SET EXERCISE >>
Reproduce, word for word, only the lines from the one containing "WINDOW_AZIMUTH, window_outline(), closed=True)" through the one containing "obj.matrix_parent_inverse = Matrix.Identity(4)", both included.

* * *

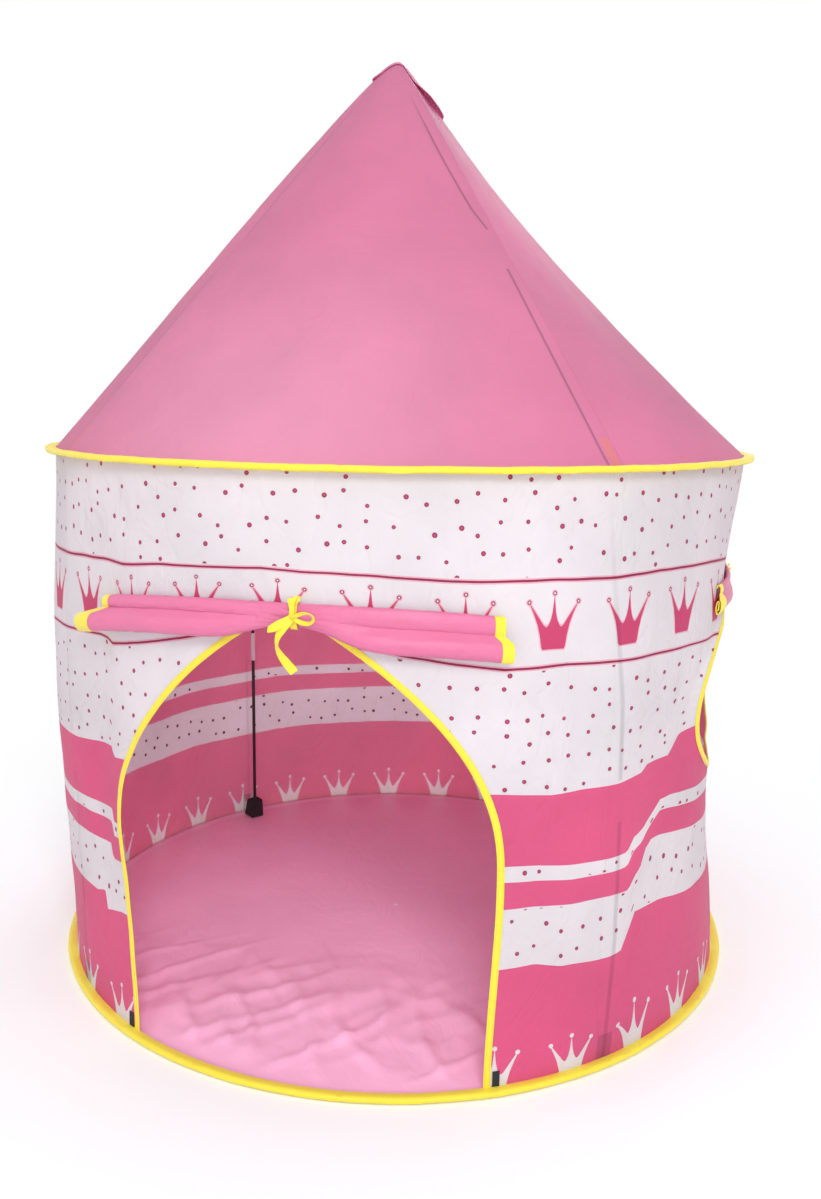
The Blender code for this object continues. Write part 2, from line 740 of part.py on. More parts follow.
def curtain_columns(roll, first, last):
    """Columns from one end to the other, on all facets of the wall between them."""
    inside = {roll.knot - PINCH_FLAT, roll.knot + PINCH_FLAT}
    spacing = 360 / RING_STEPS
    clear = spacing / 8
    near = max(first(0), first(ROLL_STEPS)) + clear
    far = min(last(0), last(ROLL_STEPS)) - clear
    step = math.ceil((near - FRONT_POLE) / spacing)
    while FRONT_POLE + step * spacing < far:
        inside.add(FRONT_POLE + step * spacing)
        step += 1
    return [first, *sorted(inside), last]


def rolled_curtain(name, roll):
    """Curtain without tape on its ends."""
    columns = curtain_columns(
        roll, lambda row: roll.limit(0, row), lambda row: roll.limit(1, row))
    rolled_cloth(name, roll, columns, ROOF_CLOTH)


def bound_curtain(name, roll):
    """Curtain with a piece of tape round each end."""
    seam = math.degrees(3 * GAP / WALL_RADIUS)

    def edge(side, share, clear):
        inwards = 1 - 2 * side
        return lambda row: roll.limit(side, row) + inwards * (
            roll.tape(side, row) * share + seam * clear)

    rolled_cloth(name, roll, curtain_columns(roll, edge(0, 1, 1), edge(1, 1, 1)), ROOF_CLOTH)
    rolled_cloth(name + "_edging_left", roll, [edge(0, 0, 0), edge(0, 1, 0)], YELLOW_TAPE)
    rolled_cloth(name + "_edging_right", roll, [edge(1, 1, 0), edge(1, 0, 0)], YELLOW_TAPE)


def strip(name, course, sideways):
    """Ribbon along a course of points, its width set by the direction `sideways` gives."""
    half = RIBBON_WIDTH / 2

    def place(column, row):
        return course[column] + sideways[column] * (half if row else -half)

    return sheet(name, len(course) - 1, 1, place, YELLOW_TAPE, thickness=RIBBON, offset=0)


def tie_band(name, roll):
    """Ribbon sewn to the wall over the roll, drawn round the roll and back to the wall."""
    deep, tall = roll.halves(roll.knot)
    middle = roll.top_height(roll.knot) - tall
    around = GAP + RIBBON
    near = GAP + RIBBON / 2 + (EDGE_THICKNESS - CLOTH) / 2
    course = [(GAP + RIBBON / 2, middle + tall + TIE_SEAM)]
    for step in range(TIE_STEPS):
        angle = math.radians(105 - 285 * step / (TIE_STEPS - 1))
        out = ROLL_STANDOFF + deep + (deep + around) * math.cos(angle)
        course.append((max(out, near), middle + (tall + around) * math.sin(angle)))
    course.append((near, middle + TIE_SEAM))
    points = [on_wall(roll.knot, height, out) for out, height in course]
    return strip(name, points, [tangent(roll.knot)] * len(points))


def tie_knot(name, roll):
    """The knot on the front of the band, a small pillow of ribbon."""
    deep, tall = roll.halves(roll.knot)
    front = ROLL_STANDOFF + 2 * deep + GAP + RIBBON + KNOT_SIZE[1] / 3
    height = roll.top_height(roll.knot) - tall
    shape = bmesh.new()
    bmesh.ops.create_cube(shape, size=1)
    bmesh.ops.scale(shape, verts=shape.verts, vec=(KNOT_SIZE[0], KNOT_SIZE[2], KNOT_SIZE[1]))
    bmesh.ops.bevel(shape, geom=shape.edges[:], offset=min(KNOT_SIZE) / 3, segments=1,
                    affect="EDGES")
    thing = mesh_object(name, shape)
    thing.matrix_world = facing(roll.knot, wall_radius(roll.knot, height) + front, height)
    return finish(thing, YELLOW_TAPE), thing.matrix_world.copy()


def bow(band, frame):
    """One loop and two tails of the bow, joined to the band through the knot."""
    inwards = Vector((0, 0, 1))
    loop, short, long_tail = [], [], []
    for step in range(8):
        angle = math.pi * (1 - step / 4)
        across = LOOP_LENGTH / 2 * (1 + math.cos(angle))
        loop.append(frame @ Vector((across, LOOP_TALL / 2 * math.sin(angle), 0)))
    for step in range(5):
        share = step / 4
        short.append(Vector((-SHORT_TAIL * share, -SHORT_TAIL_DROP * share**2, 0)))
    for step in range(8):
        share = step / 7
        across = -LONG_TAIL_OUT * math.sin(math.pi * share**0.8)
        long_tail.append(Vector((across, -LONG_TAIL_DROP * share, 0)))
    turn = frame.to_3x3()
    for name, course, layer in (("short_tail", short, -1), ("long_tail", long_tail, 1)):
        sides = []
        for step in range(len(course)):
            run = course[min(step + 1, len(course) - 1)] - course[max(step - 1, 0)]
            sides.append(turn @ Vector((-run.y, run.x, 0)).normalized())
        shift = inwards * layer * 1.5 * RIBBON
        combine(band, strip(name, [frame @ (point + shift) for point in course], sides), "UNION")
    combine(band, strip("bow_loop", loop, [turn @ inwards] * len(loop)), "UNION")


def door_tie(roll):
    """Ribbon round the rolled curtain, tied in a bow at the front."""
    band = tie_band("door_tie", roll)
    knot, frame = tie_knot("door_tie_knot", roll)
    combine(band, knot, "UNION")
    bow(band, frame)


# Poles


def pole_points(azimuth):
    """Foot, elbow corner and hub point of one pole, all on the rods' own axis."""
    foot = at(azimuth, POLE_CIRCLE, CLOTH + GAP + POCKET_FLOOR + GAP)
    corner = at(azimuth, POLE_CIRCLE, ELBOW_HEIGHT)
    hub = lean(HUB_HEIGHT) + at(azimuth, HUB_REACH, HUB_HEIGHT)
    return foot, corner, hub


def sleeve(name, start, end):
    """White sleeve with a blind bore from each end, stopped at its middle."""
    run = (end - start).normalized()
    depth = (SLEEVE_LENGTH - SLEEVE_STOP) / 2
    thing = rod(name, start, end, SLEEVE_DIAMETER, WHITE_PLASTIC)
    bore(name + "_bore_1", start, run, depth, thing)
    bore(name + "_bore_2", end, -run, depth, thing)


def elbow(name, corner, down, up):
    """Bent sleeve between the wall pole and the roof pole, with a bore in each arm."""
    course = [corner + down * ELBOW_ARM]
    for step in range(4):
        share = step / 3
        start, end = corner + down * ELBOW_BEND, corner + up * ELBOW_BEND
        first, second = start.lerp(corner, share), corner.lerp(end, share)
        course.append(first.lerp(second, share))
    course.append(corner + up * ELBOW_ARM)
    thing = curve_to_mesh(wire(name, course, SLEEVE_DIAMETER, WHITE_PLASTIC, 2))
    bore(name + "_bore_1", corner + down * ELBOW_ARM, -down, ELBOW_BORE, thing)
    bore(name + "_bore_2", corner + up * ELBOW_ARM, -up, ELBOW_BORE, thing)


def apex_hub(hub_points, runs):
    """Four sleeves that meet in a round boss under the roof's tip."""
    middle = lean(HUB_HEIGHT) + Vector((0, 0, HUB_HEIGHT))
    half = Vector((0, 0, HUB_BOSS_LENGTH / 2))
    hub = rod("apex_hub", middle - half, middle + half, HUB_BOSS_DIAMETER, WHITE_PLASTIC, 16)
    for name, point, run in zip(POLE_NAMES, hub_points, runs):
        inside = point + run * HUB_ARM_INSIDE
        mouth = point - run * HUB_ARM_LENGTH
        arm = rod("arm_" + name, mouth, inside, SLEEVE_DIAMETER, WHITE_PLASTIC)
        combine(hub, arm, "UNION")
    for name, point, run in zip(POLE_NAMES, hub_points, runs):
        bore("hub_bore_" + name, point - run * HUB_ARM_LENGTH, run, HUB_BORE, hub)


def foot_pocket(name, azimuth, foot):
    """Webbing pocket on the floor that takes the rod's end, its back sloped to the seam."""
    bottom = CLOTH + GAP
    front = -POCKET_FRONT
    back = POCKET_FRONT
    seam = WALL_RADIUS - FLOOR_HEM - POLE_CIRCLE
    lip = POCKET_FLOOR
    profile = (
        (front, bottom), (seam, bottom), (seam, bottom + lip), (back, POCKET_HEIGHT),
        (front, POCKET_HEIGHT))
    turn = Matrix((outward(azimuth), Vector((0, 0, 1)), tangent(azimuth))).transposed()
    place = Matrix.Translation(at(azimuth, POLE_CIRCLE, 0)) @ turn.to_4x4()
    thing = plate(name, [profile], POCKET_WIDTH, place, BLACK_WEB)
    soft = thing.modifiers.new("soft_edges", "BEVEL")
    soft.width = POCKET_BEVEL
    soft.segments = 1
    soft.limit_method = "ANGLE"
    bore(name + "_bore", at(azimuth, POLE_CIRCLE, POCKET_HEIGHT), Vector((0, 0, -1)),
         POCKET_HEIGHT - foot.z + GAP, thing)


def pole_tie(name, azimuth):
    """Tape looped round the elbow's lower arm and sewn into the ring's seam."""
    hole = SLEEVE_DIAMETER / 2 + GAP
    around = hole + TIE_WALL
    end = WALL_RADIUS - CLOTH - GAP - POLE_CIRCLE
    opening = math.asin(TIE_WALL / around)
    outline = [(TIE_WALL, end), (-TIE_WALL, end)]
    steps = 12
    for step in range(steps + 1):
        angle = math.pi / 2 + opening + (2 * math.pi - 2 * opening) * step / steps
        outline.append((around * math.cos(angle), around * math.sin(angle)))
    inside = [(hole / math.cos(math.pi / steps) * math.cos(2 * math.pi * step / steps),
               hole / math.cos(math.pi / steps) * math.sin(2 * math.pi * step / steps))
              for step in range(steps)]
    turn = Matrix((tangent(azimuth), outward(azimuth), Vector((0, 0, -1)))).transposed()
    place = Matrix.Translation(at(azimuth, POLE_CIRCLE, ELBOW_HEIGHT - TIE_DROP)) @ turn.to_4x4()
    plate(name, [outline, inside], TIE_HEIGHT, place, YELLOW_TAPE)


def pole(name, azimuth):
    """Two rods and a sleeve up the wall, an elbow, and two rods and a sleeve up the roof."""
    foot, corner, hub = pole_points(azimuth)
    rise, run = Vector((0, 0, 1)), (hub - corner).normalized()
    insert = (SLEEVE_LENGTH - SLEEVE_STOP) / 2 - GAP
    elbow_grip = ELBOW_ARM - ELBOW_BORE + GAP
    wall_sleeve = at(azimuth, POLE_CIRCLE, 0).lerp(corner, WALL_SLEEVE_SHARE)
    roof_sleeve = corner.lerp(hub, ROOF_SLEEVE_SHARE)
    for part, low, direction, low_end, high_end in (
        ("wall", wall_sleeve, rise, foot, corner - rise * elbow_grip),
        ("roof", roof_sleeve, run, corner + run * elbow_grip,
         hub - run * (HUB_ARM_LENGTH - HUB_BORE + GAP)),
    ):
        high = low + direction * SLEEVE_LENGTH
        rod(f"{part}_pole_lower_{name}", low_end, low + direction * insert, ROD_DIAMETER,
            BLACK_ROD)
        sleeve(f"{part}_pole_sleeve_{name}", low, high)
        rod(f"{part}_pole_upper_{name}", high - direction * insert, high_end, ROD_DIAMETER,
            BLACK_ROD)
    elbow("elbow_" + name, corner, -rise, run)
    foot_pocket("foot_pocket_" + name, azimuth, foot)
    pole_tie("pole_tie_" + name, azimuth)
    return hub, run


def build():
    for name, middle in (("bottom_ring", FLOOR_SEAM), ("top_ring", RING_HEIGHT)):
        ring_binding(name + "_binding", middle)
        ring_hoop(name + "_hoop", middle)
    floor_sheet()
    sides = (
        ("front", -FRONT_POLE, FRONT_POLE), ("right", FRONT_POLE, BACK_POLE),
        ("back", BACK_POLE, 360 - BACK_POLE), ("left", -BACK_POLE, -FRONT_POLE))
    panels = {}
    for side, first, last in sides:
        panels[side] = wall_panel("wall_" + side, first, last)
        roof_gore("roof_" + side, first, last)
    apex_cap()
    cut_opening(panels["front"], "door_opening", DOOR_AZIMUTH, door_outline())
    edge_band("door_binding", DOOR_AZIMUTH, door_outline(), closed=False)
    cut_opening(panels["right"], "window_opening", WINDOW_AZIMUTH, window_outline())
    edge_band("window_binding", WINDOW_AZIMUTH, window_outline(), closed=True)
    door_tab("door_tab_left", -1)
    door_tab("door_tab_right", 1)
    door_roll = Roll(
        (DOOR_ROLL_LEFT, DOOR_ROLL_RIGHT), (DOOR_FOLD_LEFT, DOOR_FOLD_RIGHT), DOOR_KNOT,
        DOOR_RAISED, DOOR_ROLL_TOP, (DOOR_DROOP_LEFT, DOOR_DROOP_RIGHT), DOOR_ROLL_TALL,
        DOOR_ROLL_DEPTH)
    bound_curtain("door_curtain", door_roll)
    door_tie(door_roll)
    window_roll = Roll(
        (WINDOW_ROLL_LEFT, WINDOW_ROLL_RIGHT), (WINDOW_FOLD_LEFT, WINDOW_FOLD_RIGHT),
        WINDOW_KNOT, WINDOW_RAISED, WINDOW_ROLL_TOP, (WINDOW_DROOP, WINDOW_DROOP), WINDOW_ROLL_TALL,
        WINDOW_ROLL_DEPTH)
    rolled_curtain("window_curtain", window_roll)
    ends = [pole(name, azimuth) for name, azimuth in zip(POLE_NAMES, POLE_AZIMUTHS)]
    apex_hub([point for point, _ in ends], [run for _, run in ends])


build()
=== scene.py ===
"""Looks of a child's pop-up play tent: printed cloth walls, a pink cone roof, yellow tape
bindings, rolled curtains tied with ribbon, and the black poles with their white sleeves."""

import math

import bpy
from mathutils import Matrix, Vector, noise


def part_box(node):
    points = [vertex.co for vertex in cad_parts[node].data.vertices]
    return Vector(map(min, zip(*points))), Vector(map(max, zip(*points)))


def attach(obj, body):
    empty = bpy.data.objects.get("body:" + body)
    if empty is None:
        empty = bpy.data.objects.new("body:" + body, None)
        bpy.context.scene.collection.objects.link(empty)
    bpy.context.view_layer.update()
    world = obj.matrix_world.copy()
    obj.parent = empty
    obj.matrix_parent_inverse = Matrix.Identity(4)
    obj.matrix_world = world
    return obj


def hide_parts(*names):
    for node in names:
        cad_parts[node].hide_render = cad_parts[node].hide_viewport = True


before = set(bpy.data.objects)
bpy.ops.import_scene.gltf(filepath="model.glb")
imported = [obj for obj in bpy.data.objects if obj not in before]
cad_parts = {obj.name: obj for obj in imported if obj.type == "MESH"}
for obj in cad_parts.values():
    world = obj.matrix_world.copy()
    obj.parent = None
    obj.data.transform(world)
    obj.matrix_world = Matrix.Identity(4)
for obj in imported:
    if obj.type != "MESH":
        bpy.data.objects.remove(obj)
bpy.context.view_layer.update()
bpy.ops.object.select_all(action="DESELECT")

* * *

ANSWER TO THE TASK >>
    edge_band("window_binding", WINDOW_AZIMUTH, window_outline(), closed=True)
    door_tab("door_tab_left", -1)
    door_tab("door_tab_right", 1)
    door_roll = Roll(
        (DOOR_ROLL_LEFT, DOOR_ROLL_RIGHT), (DOOR_FOLD_LEFT, DOOR_FOLD_RIGHT), DOOR_KNOT,
        DOOR_RAISED, DOOR_ROLL_TOP, (DOOR_DROOP_LEFT, DOOR_DROOP_RIGHT), DOOR_ROLL_TALL,
        DOOR_ROLL_DEPTH)
    bound_curtain("door_curtain", door_roll)
    door_tie(door_roll)
    window_roll = Roll(
        (WINDOW_ROLL_LEFT, WINDOW_ROLL_RIGHT), (WINDOW_FOLD_LEFT, WINDOW_FOLD_RIGHT),
        WINDOW_KNOT, WINDOW_RAISED, WINDOW_ROLL_TOP, (WINDOW_DROOP, WINDOW_DROOP), WINDOW_ROLL_TALL,
        WINDOW_ROLL_DEPTH)
    rolled_curtain("window_curtain", window_roll)
    ends = [pole(name, azimuth) for name, azimuth in zip(POLE_NAMES, POLE_AZIMUTHS)]
    apex_hub([point for point, _ in ends], [run for _, run in ends])


build()
=== scene.py ===
"""Looks of a child's pop-up play tent: printed cloth walls, a pink cone roof, yellow tape
bindings, rolled curtains tied with ribbon, and the black poles with their white sleeves."""

import math

import bpy
from mathutils import Matrix, Vector, noise


def part_box(node):
    points = [vertex.co for vertex in cad_parts[node].data.vertices]
    return Vector(map(min, zip(*points))), Vector(map(max, zip(*points)))


def attach(obj, body):
    empty = bpy.data.objects.get("body:" + body)
    if empty is None:
        empty = bpy.data.objects.new("body:" + body, None)
        bpy.context.scene.collection.objects.link(empty)
    bpy.context.view_layer.update()
    world = obj.matrix_world.copy()
    obj.parent = empty
    obj.matrix_parent_inverse = Matrix.Identity(4)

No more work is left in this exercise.